Well, it means that using or investing in Bitcoin might come with legal risks, depending on your jurisdiction.

Your financial situation is unique, but you should use Bitcoin as an alternative investment and never invest more than you are comfortable losing.

The Securities Investor Protection Corporation in the USA ensures that investors are paid up to $500,000 if a fund they are invested in fails.

Sadly, there is no such measure for cryptocurrencies.

So, it’s crucial to stay updated on the latest regulatory developments in your area.

  • Environmental Concerns

You might have heard that Bitcoin mining consumes a lot of energy.

And you heard right.

The mining process involves solving complex mathematical problems to encrypt and validate new transactions and requires significant computational power. 

This has led to concerns about the carbon emissions related to Bitcoin and its impact on climate change.

If you’re environmentally conscious, this is a point worth considering.

Recommended Read: Crypto Wallets vs Crypto Exchanges

Conclusion

So, what’s the final word on Bitcoin?

Well, as we’ve seen, it’s a complex and multi-faceted technology that can potentially change the financial world as we know it. 

From its decentralized nature and the promise of financial inclusion to its regulatory hurdles and environmental concerns, Bitcoin is a mixed bag of opportunities and risks.

What does this mean for you?

Essentially, if you’re considering diving into the world of Bitcoin, it’s crucial to do your homework.

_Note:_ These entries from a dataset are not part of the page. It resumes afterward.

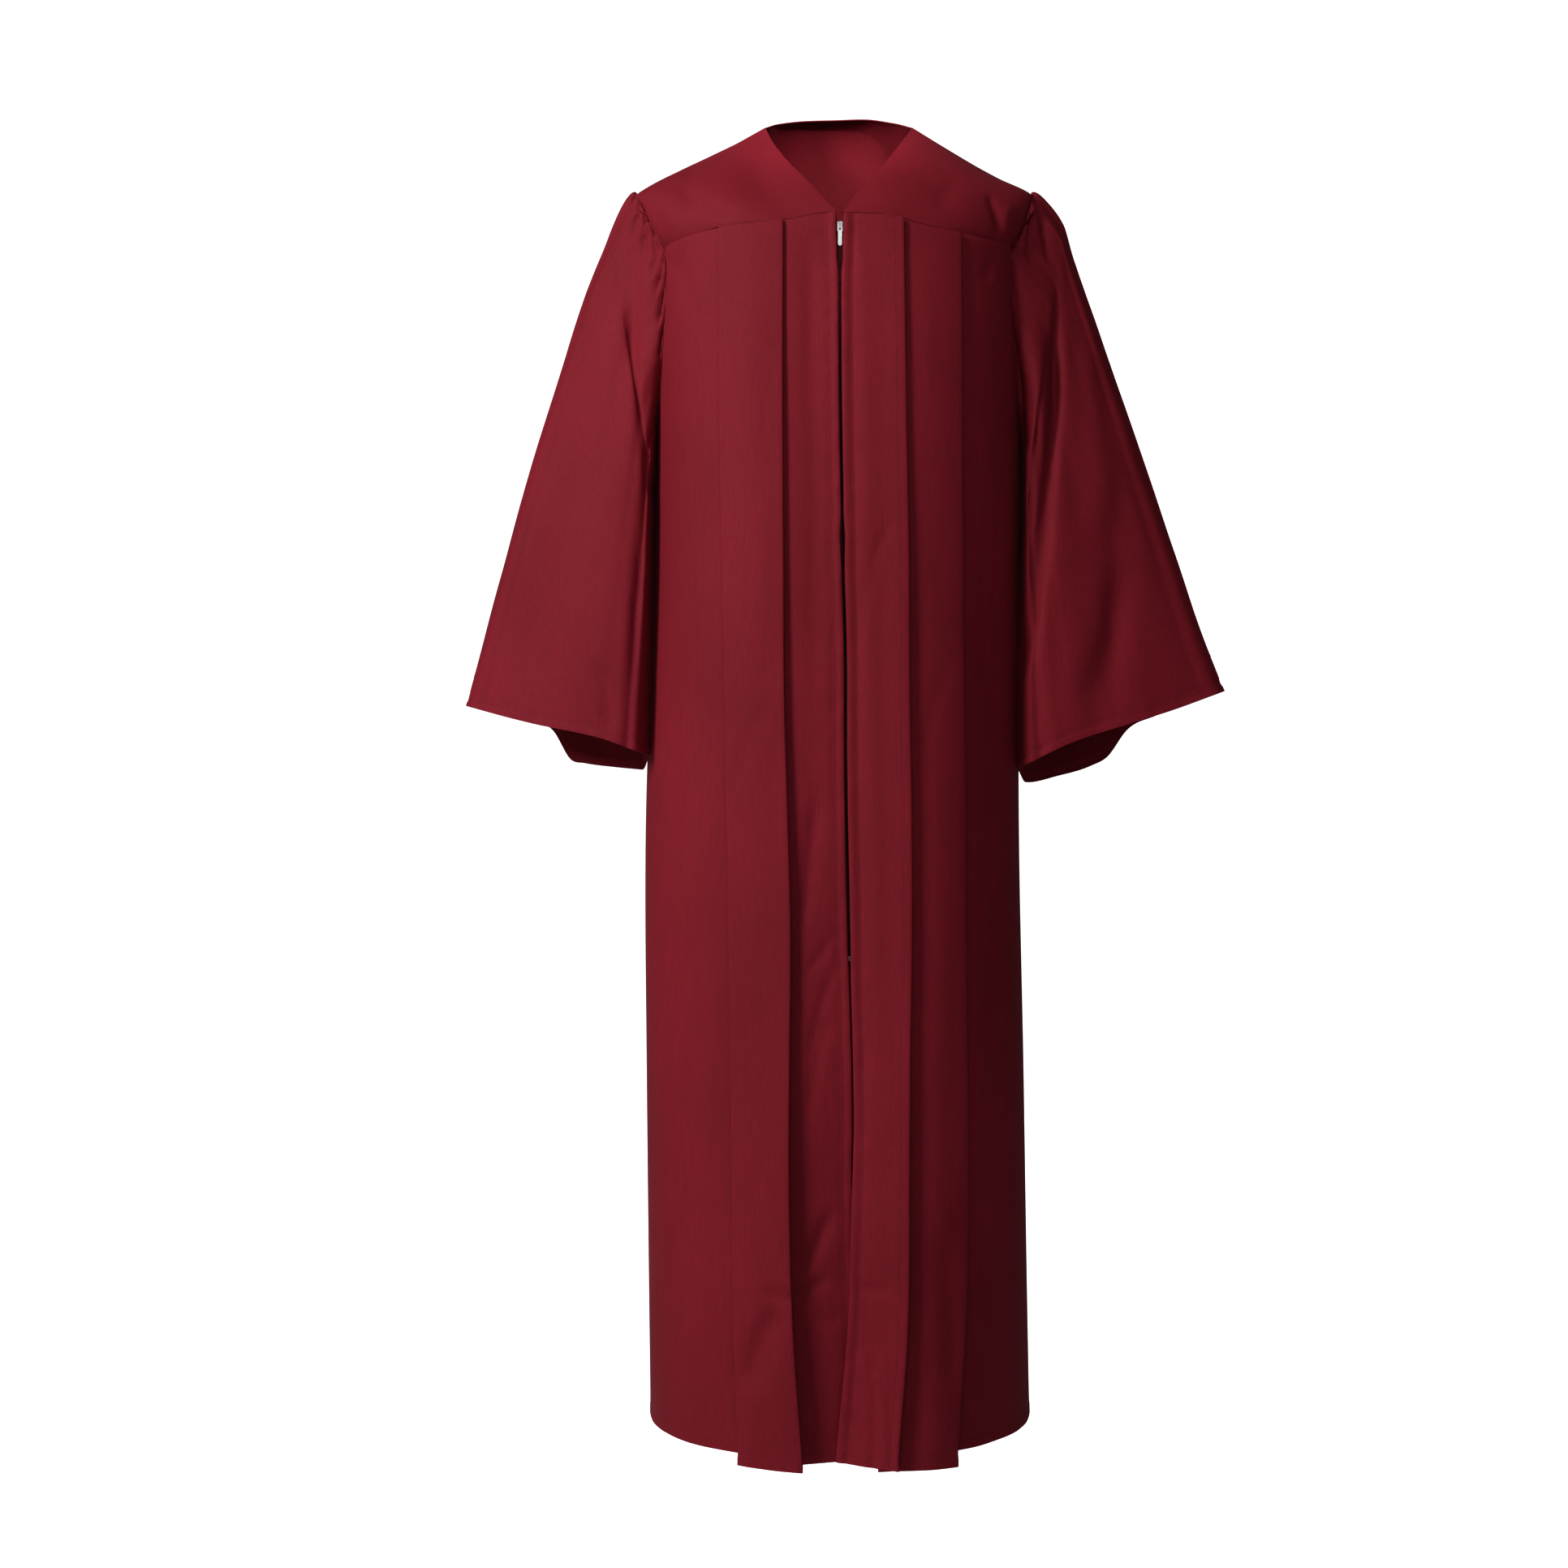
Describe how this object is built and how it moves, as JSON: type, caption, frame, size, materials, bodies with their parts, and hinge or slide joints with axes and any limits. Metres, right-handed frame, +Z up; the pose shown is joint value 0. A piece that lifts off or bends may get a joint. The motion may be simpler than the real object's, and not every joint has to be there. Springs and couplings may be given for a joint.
{
  "type": "choir robe",
  "caption": "Full-length burgundy choir robe with a V neck, yoke, pleated fronts, gathered open sleeves and a front zip, holding its worn shape.",
  "frame": {"origin": "midway between the two points where the neck edge meets the shoulders, where the wearer holds the robe up", "axes": "+X to the wearer's left, +Y behind the wearer, +Z up"},
  "size_m": [0.7967, 0.3822, 1.3947],
  "materials": {
    "cloth": "matt burgundy polyester, fine plain weave with a slight sheen",
    "zip_tape": "dark red woven tape",
    "zip_metal": "nickel plated, satin, lightly worn; the slider is darker than its tab"
  },
  "bodies": {
    "garment": {"front_right": "cloth", "front_left": "cloth", "back": "cloth", "yoke_front_right": "cloth", "yoke_front_left": "cloth", "yoke_back": "cloth", "sleeve_right": "cloth", "sleeve_left": "cloth", "zip_tape_right": "zip_tape", "zip_tape_left": "zip_tape", "zip_slider": "zip_metal", "zip_bottom_stop": "zip_metal"},
    "pull_tab": {"zip_pull_tab": "zip_metal"}
  },
  "joints": [
    {"name": "pull_tab_swing", "type": "hinge", "parent": "garment", "child": "pull_tab", "pos_m": [0, -0.12012, -0.13323], "axis": [-1, 0, 0], "range_deg": [0, 150]}
  ]
}
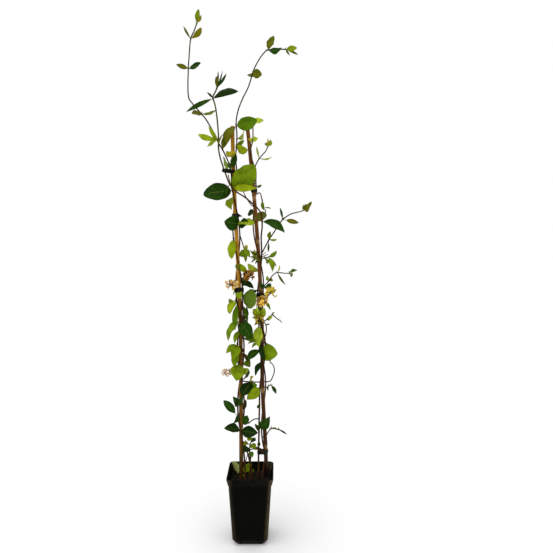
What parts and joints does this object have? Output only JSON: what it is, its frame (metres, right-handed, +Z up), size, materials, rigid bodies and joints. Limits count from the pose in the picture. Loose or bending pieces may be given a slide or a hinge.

Whether you’re looking at it as an investment, a transactional currency, or a technological marvel, understanding its pros and cons will help you navigate this complex landscape.

And remember, the world of Bitcoin is ever-evolving.

Regulatory changes, technological advancements, and shifts in public perception can all impact its value and utility.

Ultimately, whether Bitcoin is the future of money or a speculative bubble waiting to burst is a matter of debate.

But one thing is clear: it’s a groundbreaking innovation that has already left an indelible mark on the financial industry.

And if you ask me, that alone makes it worth your attention.